Photo: https://flic.kr/p/ek3wHw

Photo: https://flic.kr/p/ek3wHw

Every morning last month I attended a Turkish course at a language school in Istanbul.

Toward the end of the course, I learned that there would be a final exam on the last day.

All month, I had completed most of my homework and studied when I could.

But as I realized just how hard the final exam might be, I was quite sure that I would not pass it.

So I decided I would not take it.

I thought to myself, I didn’t take this class to take an exam. I only came to learn. And I have learned a lot, yet I know there are things that I haven’t grasped. I don’t want to feel like a failure by not passing the exam.

Just as importantly, though, I didn’t want my teacher to think of me as unintelligent.

But the day before the exam, I had a change of heart. I was improving somewhat on the practice tests.  I was “getting” things a bit more. And I had confidence in myself that I could pass. Plus, the teacher helped us believe that the exam wouldn’t be too difficult.

Ultimately, the exam–and whatever preparation I put into it–would be another exercise in learning.

If I didn’t take the exam, I would be cheating myself out of another learning opportunity.

So I decided to take it.

I know now that I shouldn’t have been afraid of something that was going to help me learn.

After our teacher graded the exams, she returned to our classroom smiling, and with our certificates in-hand.

We had all passed (except the one student who didn’t turn up).

I think we all felt a sense of accomplishment. And I think we all felt like we had properly concluded our learning experience.

If I would have skipped the exam, though, I wouldn’t have felt that way. I wouldn’t have had the sense that, with my fellow students, we had stuck together to the end.

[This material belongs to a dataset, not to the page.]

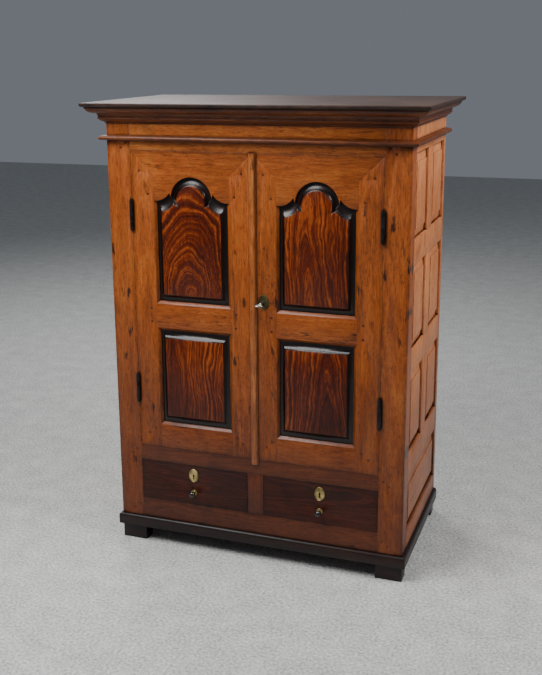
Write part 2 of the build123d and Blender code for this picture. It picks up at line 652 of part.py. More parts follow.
def arched_outline(x_half, bottom, radius, centre_z, end_z, tip, inner_tip, shoulder_arc, level):
    """A closed outline: sill, right side, broken arch, left side."""
    c = OPENING_CENTRE
    run = arch_run(radius, centre_z, end_z, tip, inner_tip, shoulder_arc, (x_half, level))
    corners = [Vector(c - x_half, 0, bottom), Vector(c + x_half, 0, bottom)]
    return [Line(*corners), Line(corners[1], Vector(c + x_half, 0, level)), *run,
            Line(Vector(c - x_half, 0, level), corners[0])]


arch_centre = CROWN - ARCH_RADIUS
face_half = (FACE_RIGHT - FACE_LEFT) / 2
clear_half = (CLEAR_RIGHT - CLEAR_LEFT) / 2
notch_tip = (ARCH_RADIUS + 3.5, SHOULDER + 23)
notch_inner = (ARCH_RADIUS + 0.4, SHOULDER + 23 - CUSP_NOTCH * 0.8)
arch_end = SHOULDER + 23 - CUSP_NOTCH * 1.2
hollow = (ARCH_RADIUS + 23, SHOULDER + 5.3)

arch_outline = arched_outline(face_half, UPPER_BOTTOM, ARCH_RADIUS, arch_centre, arch_end,
                              notch_tip, notch_inner, hollow, SHOULDER)
arch_cut = extrude(face_at(-1, arch_outline), amount=PANEL_RECESS + 1, dir=(0, 1, 0))
arch_cut = arch_cut & block(0, HALF, -2, DOOR_THICKNESS, SHOULDER, HEIGHT)


def bevel_cut(z0, z1, upper_mould):
    """Cuts a rectangular opening with a bevelled edge mould in front of the panel."""
    rise = EDGE_MOULD if upper_mould else 0
    outer = rectangle(FACE_LEFT, FACE_RIGHT, z0, z1)
    inner = rectangle(CLEAR_LEFT, CLEAR_RIGHT, z0 + EDGE_MOULD, z1 - rise)
    front_part = bevelled(corners_to_edges(outer), corners_to_edges(inner), 0, EDGE_MOULD - 1)
    return front_part + prism(inner, EDGE_MOULD - 1, DOOR_THICKNESS + 1)


arch_top_clear = CROWN + 1
lower_clear = (CLEAR_LEFT, CLEAR_RIGHT, LOWER_BOTTOM + EDGE_MOULD, LOWER_TOP - EDGE_MOULD)
upper_clear = (CLEAR_LEFT, CLEAR_RIGHT, UPPER_BOTTOM + EDGE_MOULD, arch_top_clear)

meeting_front = MEETING_GAP
meeting_back = MEETING_GAP + MEETING_BEVEL
blank_plan = [(meeting_front, 0), (DOOR_OUTER, 0), (DOOR_OUTER, DOOR_THICKNESS),
              (meeting_back, DOOR_THICKNESS)]
blank = plan_prism(blank_plan) & block(0, HALF, -1, DOOR_THICKNESS + 1, DOOR_BOTTOM, DOOR_TOP)
door_tools = [
    arch_cut, bevel_cut(LOWER_BOTTOM, LOWER_TOP, True), bevel_cut(UPPER_BOTTOM, SHOULDER, False),
    prism(rectangle(*upper_clear), PANEL_RECESS, DOOR_THICKNESS + 1),
    groove(*lower_clear, PANEL_RECESS), groove(*upper_clear, PANEL_RECESS)]
lock_keyhole = keyhole(LOCK_X, LOCK_Z, -1, DOOR_THICKNESS + 1, KEY_SHAFT_RADIUS + KEYHOLE_PLAY,
                       *KEYHOLE_SLOT)
blank = cut(blank, door_tools + door_pockets + door_screws)

inside = EDGE_MOULD + 3


def stile_mask(outer_x, joint_x, towards):
    """The stile's share of the door: full height, mitred at its top outer corner, and lapping
    into the openings with its edge mould, which meets the rails' on a mitre."""
    reach = joint_x + towards * inside
    return [(outer_x, DOOR_BOTTOM - 1), (joint_x, DOOR_BOTTOM - 1), (joint_x, LOWER_BOTTOM),
            (reach, LOWER_BOTTOM + inside), (reach, LOWER_TOP - inside), (joint_x, LOWER_TOP),
            (joint_x, UPPER_BOTTOM), (reach, UPPER_BOTTOM + inside), (reach, SHOULDER),
            (joint_x, SHOULDER), (joint_x, DOOR_TOP - STILE_FACE), (outer_x, DOOR_TOP)]


def rail_mask(z0, z1, low_lap, high_lap):
    return [(FACE_LEFT, z0), (FACE_LEFT + low_lap, z0 - low_lap),
            (FACE_RIGHT - low_lap, z0 - low_lap), (FACE_RIGHT, z0), (FACE_RIGHT, z1),
            (FACE_RIGHT - high_lap, z1 + high_lap), (FACE_LEFT + high_lap, z1 + high_lap),
            (FACE_LEFT, z1)]


def without_repeats(points):
    return [p for i, p in enumerate(points) if p != points[i - 1]]


masks = {
    "hinge_stile": stile_mask(DOOR_OUTER, FACE_RIGHT, -1),
    "meeting_stile": stile_mask(MEETING_GAP, FACE_LEFT, 1),
    "top_rail": [(MEETING_GAP, DOOR_TOP), (FACE_LEFT, DOOR_TOP - STILE_FACE), (FACE_LEFT, SHOULDER),
                 (FACE_RIGHT, SHOULDER), (FACE_RIGHT, DOOR_TOP - STILE_FACE), (DOOR_OUTER, DOOR_TOP)],
    "middle_rail": rail_mask(LOWER_TOP, UPPER_BOTTOM, inside, inside),
    "bottom_rail": without_repeats(rail_mask(DOOR_BOTTOM, LOWER_BOTTOM, 0, inside))}
members = {name: blank & prism(mask, -1, DOOR_THICKNESS + 1) for name, mask in masks.items()}

rail_tenons = {
    "top_rail": (SHOULDER + 8, DOOR_TOP - STILE_FACE - 4),
    "middle_rail": (LOWER_TOP + 9, UPPER_BOTTOM - 9),
    "bottom_rail": (DOOR_BOTTOM + 8, LOWER_BOTTOM - 9)}
door_pegs = []
for name, (z0, z1) in rail_tenons.items():
    ends = [block(FACE_LEFT - TENON_LENGTH, FACE_LEFT, *tenon_y, z0, z1),
            block(FACE_RIGHT, FACE_RIGHT + TENON_LENGTH, *tenon_y, z0, z1)]
    members[name] = members[name] + ends[0] + ends[1]
    members["meeting_stile"] -= ends[0]
    members["hinge_stile"] -= ends[1]
peg_places = (
    (PEG_OUTER, DOOR_TOP - 56), (PEG_INNER, SHOULDER + 18), (PEG_INNER, UPPER_BOTTOM - 15),
    (PEG_INNER, LOWER_TOP + 16), (PEG_INNER, LOWER_BOTTOM - 13), (PEG_OUTER - 5, DOOR_BOTTOM + 40))
for inset, z in peg_places:
    for x in (FACE_LEFT - inset * 0.85, FACE_RIGHT + inset):
        door_pegs.append(across(x, z, -PEG_PROUD, PEG_LENGTH, PEG_RADIUS))
members = {name: cut(shape, door_pegs) for name, shape in members.items()}

field_level = SHOULDER - FIELD_END_BORDER
field_half = face_half - FIELD_SIDE_BORDER
field_base = arched_outline(
    clear_half - PANEL_PLAY, UPPER_BOTTOM + EDGE_MOULD + PANEL_PLAY, ARCH_RADIUS - PANEL_PLAY,
    arch_centre, arch_end - 1, (notch_tip[0] - 1, notch_tip[1] - 4),
    (notch_inner[0] - PANEL_PLAY, notch_inner[1] - 2), (hollow[0], hollow[1] - 1.5),
    SHOULDER - PANEL_PLAY)
field_top = arched_outline(
    field_half, UPPER_BOTTOM + FIELD_END_BORDER - 2, FIELD_ARCH_RADIUS,
    CROWN - 24.5 - FIELD_ARCH_RADIUS, field_level + 27, (51, field_level + 22),
    (43.5, field_level + 15.5), (66, field_level + 7.5), field_level)
upper_panel = block(CLEAR_LEFT - PANEL_TONGUE + PANEL_PLAY, CLEAR_RIGHT + PANEL_TONGUE - PANEL_PLAY,
                    PANEL_RECESS + 0.1, PANEL_BACK - 0.1,
                    UPPER_BOTTOM + EDGE_MOULD - PANEL_TONGUE + PANEL_PLAY,
                    arch_top_clear + PANEL_TONGUE - PANEL_PLAY)
upper_panel += bevelled(field_base, field_top, PANEL_RECESS + 0.1, -PANEL_PROUD)
lower_panel = raised_panel(*lower_clear, FIELD_SIDE_BORDER - EDGE_MOULD,
                           FIELD_END_BORDER - EDGE_MOULD, PANEL_RECESS, -PANEL_PROUD)

for side, flip in (("right", list), ("left", mirrored)):
    meeting = members["meeting_stile"]
    if side == "right":
        meeting = meeting - lock_keyhole
    save(f"{side}_door_stiles", *flip([members["hinge_stile"], meeting]))
    save(f"{side}_door_top_rail", *flip([members["top_rail"]]))
    save(f"{side}_door_rails", *flip([members["middle_rail"], members["bottom_rail"]]))
    save(f"{side}_door_upper_panel", *flip([upper_panel]))
    save(f"{side}_door_lower_panel", *flip([lower_panel]))
    save(f"{side}_door_pegs", *flip(door_pegs))

# ---- Meeting strip on the right door, lapping the left one ----
strip_low = DOOR_BAY_BOTTOM - STRIP_TAIL
strip = block(-STRIP_LEFT, STRIP_RIGHT, -STRIP_PROJECTION, 0, strip_low, DOOR_TOP)
strip = fillet(strip.edges().filter_by(Axis.Z).group_by(Axis.Y)[0], 4.5)
strip -= block(-STRIP_LEFT - 1, MEETING_GAP, -STRIP_PLAY, 1, strip_low - 1, DOOR_TOP + 1)
strip -= block(-STRIP_LEFT - 1, STRIP_RIGHT + 1, -STRIP_PLAY, 1, strip_low - 1, DOOR_BOTTOM)
save("right_door_meeting_strip", strip)

# ---- Lock, bolt, keep and key ----
save("right_door_escutcheon", escutcheon(LOCK_X, LOCK_Z))
case_x = (LOCK_CASE_SETBACK, LOCK_CASE_SETBACK + LOCK_CASE_WIDTH)
case_y = (DOOR_THICKNESS, DOOR_THICKNESS + LOCK_CASE_DEPTH)
case_z = (LOCK_Z - LOCK_CASE_HEIGHT / 2, LOCK_Z + LOCK_CASE_HEIGHT / 2)
bolt_z = (LOCK_Z + KEY_BIT_RADIUS + 3, LOCK_Z + KEY_BIT_RADIUS + 3 + LOCK_BOLT_HEIGHT)
bolt_depth = (DOOR_THICKNESS + 6, DOOR_THICKNESS + 12)
play = 0.4
case = block(*case_x, *case_y, *case_z)
case -= block(case_x[0] - 1, case_x[1] - 3, bolt_depth[0] - play, bolt_depth[1] + play,
              bolt_z[0] - play, bolt_z[1] + play)
case -= across(LOCK_X, LOCK_Z, DOOR_THICKNESS + 3, case_y[1] - 2, KEY_BIT_RADIUS + 1.5)
case -= keyhole(LOCK_X, LOCK_Z, DOOR_THICKNESS - 1, DOOR_THICKNESS + 4, KEY_SHAFT_RADIUS + 0.4,
                *KEYHOLE_SLOT)
save("right_door_lock_case", case)
bolt_tip = case_x[0] + 1.5
lock_bolt = block(bolt_tip, bolt_tip + LOCK_BOLT_LENGTH, *bolt_depth, *bolt_z)
save("right_door_lock_bolt", lock_bolt)
keep = block(-KEEP_SETBACK - KEEP_LENGTH, -KEEP_SETBACK, *case_y, bolt_z[0] - 7, bolt_z[1] + 7)
pocket_end = bolt_tip - LOCK_BOLT_THROW - POCKET_END_PLAY
keep -= block(pocket_end, -KEEP_SETBACK + 1, bolt_depth[0] - KEEP_PLAY,
              bolt_depth[1] + KEEP_PLAY, bolt_z[0] - KEEP_PLAY, bolt_z[1] + KEEP_PLAY)
save("left_door_lock_keep", keep)

bow_centre = -KEY_PROTRUSION + KEY_BOW_LENGTH / 2
bow_plane = Plane(origin=(LOCK_X, bow_centre, LOCK_Z - KEY_THICKNESS / 2))
bow = extrude(bow_plane * Ellipse(KEY_BOW_WIDTH / 2, KEY_BOW_LENGTH / 2), amount=KEY_THICKNESS)
bow -= extrude(bow_plane * Ellipse(KEY_BOW_WIDTH / 2 - 4, KEY_BOW_LENGTH / 2 - 4),
               amount=KEY_THICKNESS)
key_tip = case_y[1] - 3
key = bow + across(LOCK_X, LOCK_Z, bow_centre + KEY_BOW_LENGTH / 2 - 2, key_tip, KEY_SHAFT_RADIUS)
collar_y = bow_centre + KEY_BOW_LENGTH / 2 + 3
key += across(LOCK_X, LOCK_Z, collar_y, collar_y + 2.5, KEY_SHAFT_RADIUS + 1.6)
key += block(LOCK_X, LOCK_X + KEY_BIT_RADIUS, DOOR_THICKNESS + 5, key_tip - 1, LOCK_Z - 1.3,
             LOCK_Z + 1.3)
save("right_door_key", key)

# ---- Foot bolt on the left door ----
plate_z = (DOOR_BOTTOM + 4, DOOR_BOTTOM + 96)
bolt_plate = block(-FOOT_BOLT_X - 14, -FOOT_BOLT_X + 14, DOOR_THICKNESS, DOOR_THICKNESS + 1.8,
                   *plate_z)
for z in (plate_z[0] + 14, plate_z[0] + 66):
    staple = block(-FOOT_BOLT_X - 9, -FOOT_BOLT_X + 9, DOOR_THICKNESS + 1.8,
                   foot_bolt_y + FOOT_BOLT_RADIUS + 3, z, z + 10)
    bolt_plate += staple
bolt_plate -= upright(-FOOT_BOLT_X, foot_bolt_y, plate_z[0] - 1, plate_z[1] + 1,
                      FOOT_BOLT_RADIUS + 0.3)
save("left_door_bolt_plate", bolt_plate)
rod_low = DOOR_BOTTOM + 1.4
foot_bolt = upright(-FOOT_BOLT_X, foot_bolt_y, rod_low, rod_low + FOOT_BOLT_LENGTH,
                    FOOT_BOLT_RADIUS)
foot_bolt += across(-FOOT_BOLT_X, rod_low + 52, foot_bolt_y, foot_bolt_y + 16, 3)
foot_bolt += across(-FOOT_BOLT_X, rod_low + 52, foot_bolt_y + 12, foot_bolt_y + 18, 5)
save("left_door_foot_bolt", foot_bolt)
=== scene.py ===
# %% [markdown]
# # An antique two-door cupboard
# A tall wooden cupboard with a cornice, two panelled doors and two small drawers. Every length is
# in metres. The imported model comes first: it fixes where each piece is, and which body carries it.

# %% Load the frame
import json
import math
import random

import bmesh
import bpy
import numpy as np
from mathutils import Matrix, Vector


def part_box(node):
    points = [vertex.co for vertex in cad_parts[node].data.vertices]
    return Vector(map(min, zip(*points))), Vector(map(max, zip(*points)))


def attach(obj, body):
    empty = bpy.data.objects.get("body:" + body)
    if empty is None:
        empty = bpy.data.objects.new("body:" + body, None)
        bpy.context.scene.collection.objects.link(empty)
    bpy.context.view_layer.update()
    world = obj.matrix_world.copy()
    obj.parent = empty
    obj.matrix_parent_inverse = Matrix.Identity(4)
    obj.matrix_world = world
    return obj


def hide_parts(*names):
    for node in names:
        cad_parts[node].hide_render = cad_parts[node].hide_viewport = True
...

Had I not taken the exam, I would have probably felt that I had not brought proper closure to this (very short) chapter in my life.

Had I not taken the exam, I probably would have, at least to some degree, felt like something of a failure.

I would have felt like I had let myself down. Maybe I would have felt like I had let my classmates down too.

So while I learned more Turkish by taking (and preparing for) the exam, I also learned that seeing this chapter through to the very end had its own value.

My classmates and I had stuck through to the end. We learned. And we passed.